Saturday, July 24, 2010
You mean I can't do this on my own? whaaaaat?
There are some things that I feel fully capable of doing. Actually there are too many things that I'm sure that I can execute without any help. I've lived in the US pretty much my whole life and I can find anything and go anywhere anytime that I want. I can speak to everyone and feel confident. For example, if I need a job I can go out and fill out some applications to places that I'm familiar with and land a couple interviews. I've come to realize that when neat things happen in the US, I forget that anything special happened, because so much of it was under my "control". Here in the Basque Country it's very different. I am at the mercy of my surroundings. My charisma, power, connections, and social skills are greatly diminished. I doubt my ability to do tasked deemed simple back home. It's in this realization that I find a beautiful test. My need for the Lord's guidance is ever more clear. It is obvious that I'm in over my head, and now I pray more and understand that God has to go big for things to work.
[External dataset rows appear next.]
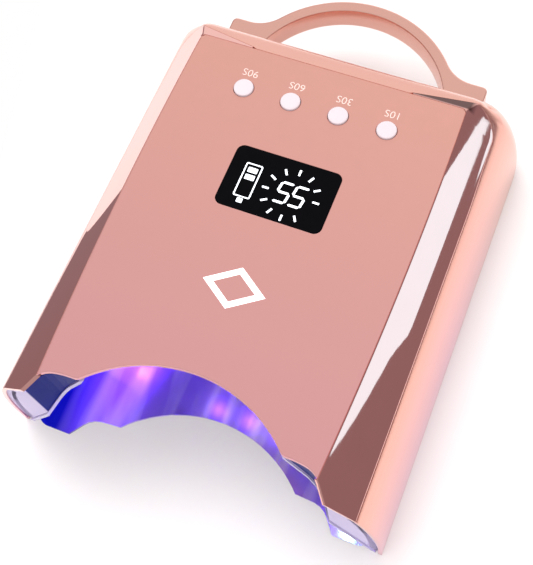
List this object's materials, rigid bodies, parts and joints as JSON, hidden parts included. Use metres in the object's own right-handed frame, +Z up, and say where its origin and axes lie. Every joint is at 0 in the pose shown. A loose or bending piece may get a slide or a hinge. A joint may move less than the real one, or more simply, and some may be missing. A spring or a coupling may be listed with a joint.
{
  "type": "uv led nail lamp",
  "caption": "Cordless UV LED nail lamp with a flared housing, sloping deck, arched hand opening, timer buttons, display, rear carrying handle and a lift-off base tray.",
  "frame": {"origin": "on the table, under the middle of the overall length and width", "axes": "-Y is the open front for the hand, +Y is the handle, +Z is up, X runs across"},
  "size_m": [0.205, 0.282, 0.095],
  "materials": {
    "rose_chrome": "satin rose-gold plating",
    "rose_mirror": "mirror rose-gold plating",
    "rose_panel": "satin rose-gold, slight sheen",
    "black_glass": "gloss black window",
    "white_diffuser": "white translucent, lit from below",
    "white_button": "gloss white",
    "circuit_board": "solder-mask green",
    "black_plastic": "matt black",
    "ivory_plastic": "matt ivory",
    "liner_white": "gloss white reflector",
    "cap_lilac": "satin, lit violet by the lamp",
    "led_board_white": "white solder mask",
    "uv_led": "clear epoxy dome",
    "sensor_violet": "dark violet window",
    "cell_wrap": "blue shrink sleeve",
    "rose_plastic": "satin rose plastic",
    "steel": "zinc plated",
    "magnet_nickel": "nickel plated",
    "tray_mirror": "mirror-faced tray",
    "foot_rubber": "matt rubber"
  },
  "bodies": {
    "housing": {"outer_skirt": "rose_chrome", "top_cover": "rose_mirror", "top_panel": "rose_panel", "display_lens": "black_glass", "emblem_inlay": "white_diffuser", "control_board": "circuit_board", "tact_switches": "black_plastic", "display_module": "ivory_plastic", "inner_reflector": "liner_white", "end_cap_left": "cap_lilac", "end_cap_right": "cap_lilac", "led_board_top": "led_board_white", "led_board_left": "led_board_white", "led_board_right": "led_board_white", "leds_top": "uv_led", "leds_left": "uv_led", "leds_right": "uv_led", "ir_sensor": "sensor_violet", "cells_left": "cell_wrap", "cells_right": "cell_wrap", "cradles_left": "liner_white", "cradles_right": "liner_white", "bottom_cover": "rose_plastic", "bottom_screws": "steel", "driver_board": "circuit_board", "driver_parts": "black_plastic", "dc_jack": "black_plastic", "housing_magnets": "magnet_nickel", "handle": "rose_chrome", "handle_screws": "steel", "handle_nuts": "steel"},
    "button_90s_body": {"button_90s": "white_button"},
    "button_60s_body": {"button_60s": "white_button"},
    "button_30s_body": {"button_30s": "white_button"},
    "button_10s_body": {"button_10s": "white_button"},
    "tray": {"base_tray": "tray_mirror", "tray_magnets": "magnet_nickel", "tray_feet": "foot_rubber"}
  },
  "joints": [
    {"name": "press_90s", "type": "slide", "parent": "housing", "child": "button_90s_body", "axis": [0, -0.0576, -0.9983], "range_m": [0, 0.0006], "stiffness_N_per_m": 1500, "springref_m": -0.0004},
    {"name": "press_60s", "type": "slide", "parent": "housing", "child": "button_60s_body", "axis": [0, -0.0576, -0.9983], "range_m": [0, 0.0006], "stiffness_N_per_m": 1500, "springref_m": -0.0004},
    {"name": "press_30s", "type": "slide", "parent": "housing", "child": "button_30s_body", "axis": [0, -0.0576, -0.9983], "range_m": [0, 0.0006], "stiffness_N_per_m": 1500, "springref_m": -0.0004},
    {"name": "press_10s", "type": "slide", "parent": "housing", "child": "button_10s_body", "axis": [0, -0.0576, -0.9983], "range_m": [0, 0.0006], "stiffness_N_per_m": 1500, "springref_m": -0.0004},
    {"name": "tray_lift_off", "type": "slide", "parent": "housing", "child": "tray", "axis": [0, 0, -1], "range_m": [0, 0.03]}
  ]
}
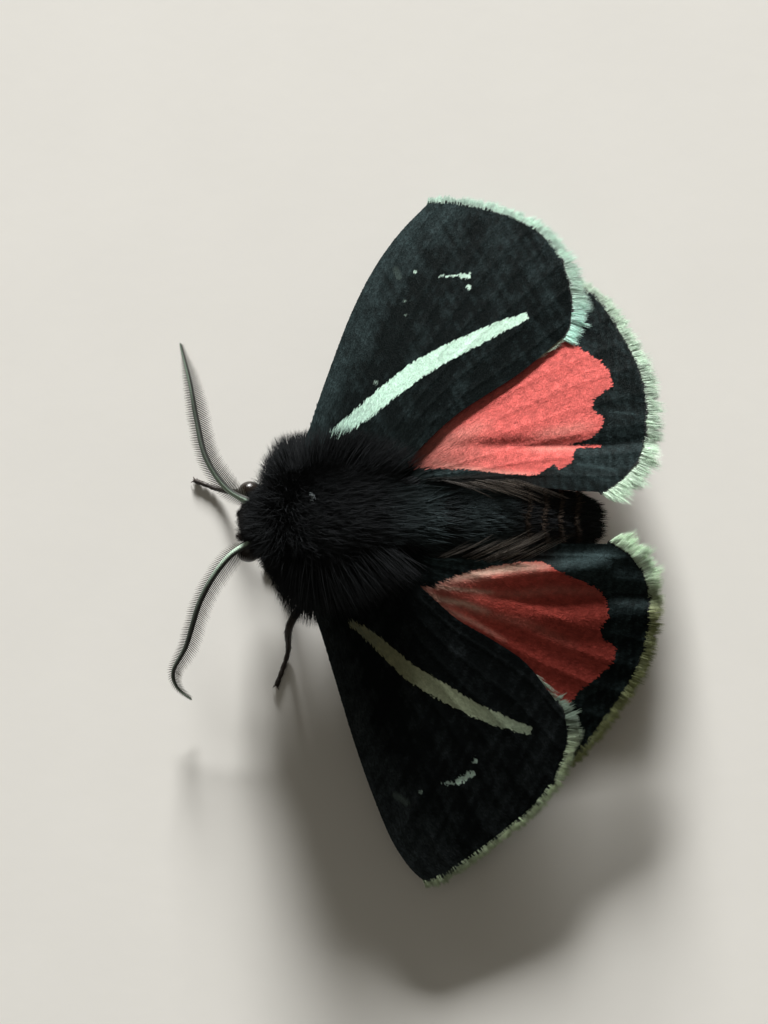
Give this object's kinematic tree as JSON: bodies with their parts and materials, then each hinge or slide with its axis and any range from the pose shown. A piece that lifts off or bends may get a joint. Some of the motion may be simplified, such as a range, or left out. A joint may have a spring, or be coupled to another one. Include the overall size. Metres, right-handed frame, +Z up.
{
  "type": "sonorarctia moth",
  "caption": "Small tiger moth at rest, wings half open: black furred body, pale-streaked dark forewings, red hindwings, feathered feelers.",
  "frame": {"origin": "centre of the bounding box on the plane that the feet stand on", "axes": "+X toward the moth's left wing tip, +Y from head to tail, +Z up out of its back"},
  "size_m": [0.031, 0.0221, 0.0075],
  "materials": {
    "fur": "deep black fur",
    "eye": "glossy dark brown",
    "forewing": "black scales with a blue-grey sheen, a pale streak and fringe",
    "hindwing": "coral red scales with a black border and pale fringe",
    "leg": "dark brown scales",
    "feeler": "black shaft and rays with pale scales at the base"
  },
  "bodies": {
    "root": {"thorax": "fur", "head": "fur", "abdomen": "fur", "eye_left": "eye", "eye_right": "eye", "palp_left": "leg", "palp_right": "leg", "antenna_left": "feeler", "antenna_right": "feeler", "forewing_left": "forewing", "forewing_right": "forewing", "hindwing_left": "hindwing", "hindwing_right": "hindwing", "foreleg_left": "leg", "foreleg_right": "leg", "midleg_left": "leg", "midleg_right": "leg", "hindleg_left": "leg", "hindleg_right": "leg"}
  },
  "joints": []
}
It crossed my mind that it'd be neat to always feel this way, I don't know if I'm ready to pray for that yet though!
Today was spent with the youth of one of the local churches. We had a BBQ at this lighthouse that one of the church members runs. Super rad location. It was good to see old friends (from my last trip here in 2009) and talk to them why I'm here now. I'm excited to spend time with these guys and girls and listen to their lives.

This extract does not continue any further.